Sunday Bloody Sunday

The kiss was the killer.  Peter Finch’s character, who shares a much younger (male) lover with Glenda Jackson’s character, kisses said lover (Murray Head) on the mouth.  In close-up.

The kiss is not particularly passionate—none of the sex in the film is passionate.  In fact, this is my complaint about “Sunday Bloody Sunday.”  The kiss shows that the two men are comfortable together as lovers, which was shocking to film audiences in 1971.  But we’re supposed to believe that Finch’s character is mad about the boy, or that Jackson’s character is mad about the boy.

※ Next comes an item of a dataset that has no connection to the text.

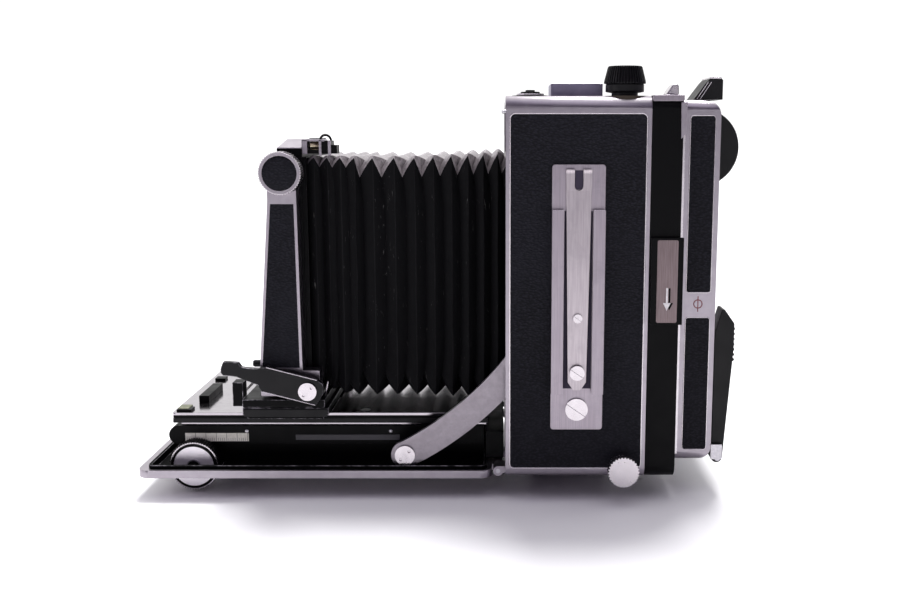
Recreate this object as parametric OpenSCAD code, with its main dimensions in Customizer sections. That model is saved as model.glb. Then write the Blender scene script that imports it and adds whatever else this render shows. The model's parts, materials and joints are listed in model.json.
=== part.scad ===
// Drop-bed folding camera with a pleated bellows and a roll-film back.
// +Z is up, the lens end points along -X and the film back along +X.
// The origin is the mouth of the tripod socket, under the middle of the case.

/* [Case] */
// Width of the case, side to side
case_w = 130; // [112:1:156]
// Height of the case
case_h = 156; // [145:1:188]
// Depth of the case, front to back
case_d = 57.6; // [52:0.2:70]
// Thickness of the case wall
case_wall = 3; // [2.5:0.1:3.6]
// Rounding of the case's four long edges
case_edge_r = 5; // [3:0.5:6]
// Height of the tripod block under the case
foot_h = 10.5; // [9:0.5:13]
// Thickness of the leather skins
leather_t = 0.8; // [0.5:0.1:1.2]
// Length of the accessory shoe on the side
shoe_l = 108.1; // [90:0.1:120]
// Width of the accessory shoe, over its rails
shoe_w = 21.2; // [18:0.1:24]

/* [Bed] */
// Length of the bed, from the hinge gap to its front edge
bed_l = 148.9; // [147.6:0.1:172]
// Height of the silver tray wall
bed_wall_h = 3.3; // [3:0.1:3.9]
// Height of the black liner's rim above the tray's underside
bed_rim_h = 4.9; // [4.2:0.1:5]
// Width of the curved struts
strut_w = 11.4; // [9:0.1:12]
// Thickness of the struts
strut_t = 2.2; // [1.6:0.1:2.4]
// Radius that the struts are bent to
strut_bend_r = 140; // [120:1:168]
// Reach of a strut along its curve, pivot to slide pin
strut_reach = 62; // [60:0.5:66]

/* [Track] */
// Height of the fixed rails above the bed floor
rail_h = 16.1; // [16:0.1:17]
// Thickness of the sliding track plate
track_t = 3.8; // [3:0.1:4.5]
// Radius of the focusing knobs
focus_knob_r = 10.6; // [9:0.1:10.9]
// Teeth on each focusing pinion
pinion_teeth = 12; // [10:1:14]
// Tooth pitch of rack and pinion, along the pitch line
tooth_pitch = 1.885; // [1.8:0.005:1.95]

/* [Front standard] */
// Thickness of the two upright arms
arm_t = 7.5; // [6:0.1:8]
// Radius of the knobs at the top of the arms
arm_knob_r = 8.9; // [7:0.1:10]
// Radius of the shutter hole in the lens board
shutter_r = 17.3; // [12:0.1:21]
// Height of the square lens board
board_h = 76; // [70:1:80]
// Number of pleats in the bellows
pleats = 13; // [9:1:18]
// Depth of each pleat
pleat_depth = 5; // [3:0.5:6]

/* [Back] */
// Depth of the sliding back frame
back_frame_d = 12.3; // [11:0.1:14]
// Depth of the film back, without its spool covers
film_back_d = 15; // [14:0.1:17]
// Width of the picture gate
gate_w = 56; // [40:1:58]
// Height of the picture gate
gate_h = 84; // [56:1:86]
// Flange radius of the film spools
spool_r = 10.9; // [9.5:0.1:11]
// Radius of the four extension rods
rod_r = 2.5; // [2:0.1:3]

/* [Fits] */
// Radial gap of a shaft that turns or slides in a bore
run_gap = 0.05; // [0.02:0.01:0.1]
// Gap between pieces that slide past each other
slide_gap = 0.3; // [0.2:0.05:0.5]

/* [Hidden] */
$fn = 64;

cut = 1;

// Case
case_hw = case_w / 2;
case_z0 = foot_h;
case_z1 = foot_h + case_h;
case_x0 = -case_d / 2;
case_x1 = case_d / 2;
cavity_hw = case_hw - case_wall;
cavity_z0 = case_z0 + case_wall;
cavity_z1 = case_z1 - case_wall;
axis_z = case_z0 + case_h / 2;
panel_edge = 1.7;
panel_x0 = case_x0 + panel_edge;
panel_x1 = case_x1 - panel_edge;
panel_z0 = case_z0 + 4.3;
panel_z1 = case_z1 - 6.9;
panel_r = 2;

// Tripod block and its reducing bush
foot_hl = 17;
foot_hw = 21;
bush_r = 4.76;
bush_l = 8;
socket_r = 3.175;
socket_l = 7;

// Accessory shoe on the near side
shoe_x = 0.2;
shoe_z0 = case_z0 + 21.1;
shoe_z1 = shoe_z0 + shoe_l;
shoe_plate_t = 1;
shoe_rail_w = 4.8;
shoe_rail_h = 1.9;
shoe_lip_w = 2;
shoe_face = case_hw + shoe_plate_t;
shoe_rail_z0 = shoe_z0 + 15.4;
shoe_rail_z1 = shoe_z1 - 17.9;
tongue_z0 = shoe_z0 + 16.7;
tongue_z1 = shoe_z1 - 1.7;
tongue_t = 0.7;
tongue_y = shoe_face + 0.9;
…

They aren’t.  Finch got mad as hell in “Network.”  Mad enough to win an Oscar.  Here he’s just mildly disgruntled, even when his lover fails to call, or walks out on him during a party, or abandons him to go off to New York.  “People say to me, ‘he never made you happy.’  And I say, ‘but I am happy.  Apart from missing him,” Finch tells us at the end of the picture, in a poignant little monologue.  “We were something,” he concludes.  Well, yes.  But what, exactly?

As for Jackson, she’s nothing like the firebrand she played in “Women in Love.”  Sure, she’s involved in a love triangle, but she’s like a long-suffering wife who puts up with her husband’s philandering for the sake of appearances.  I guess she doesn’t want to appear like the lonely divorcée she is—although the way she drifts into bed with one of her clients, a married man who has come to her agency looking for a job, suggests otherwise.  She’s not particularly interested in sex with this guy, either.

I liked both Finch and Jackson.  I liked the cinéma vérité feel of the picture, which comes across in Penelope Gilliat’s dialogue and John Schlesinger’s direction.  It just says something that, minus the shock effect of that kiss, “Sunday Bloody Sunday” presents a thoroughly domesticated treatment of illicit love.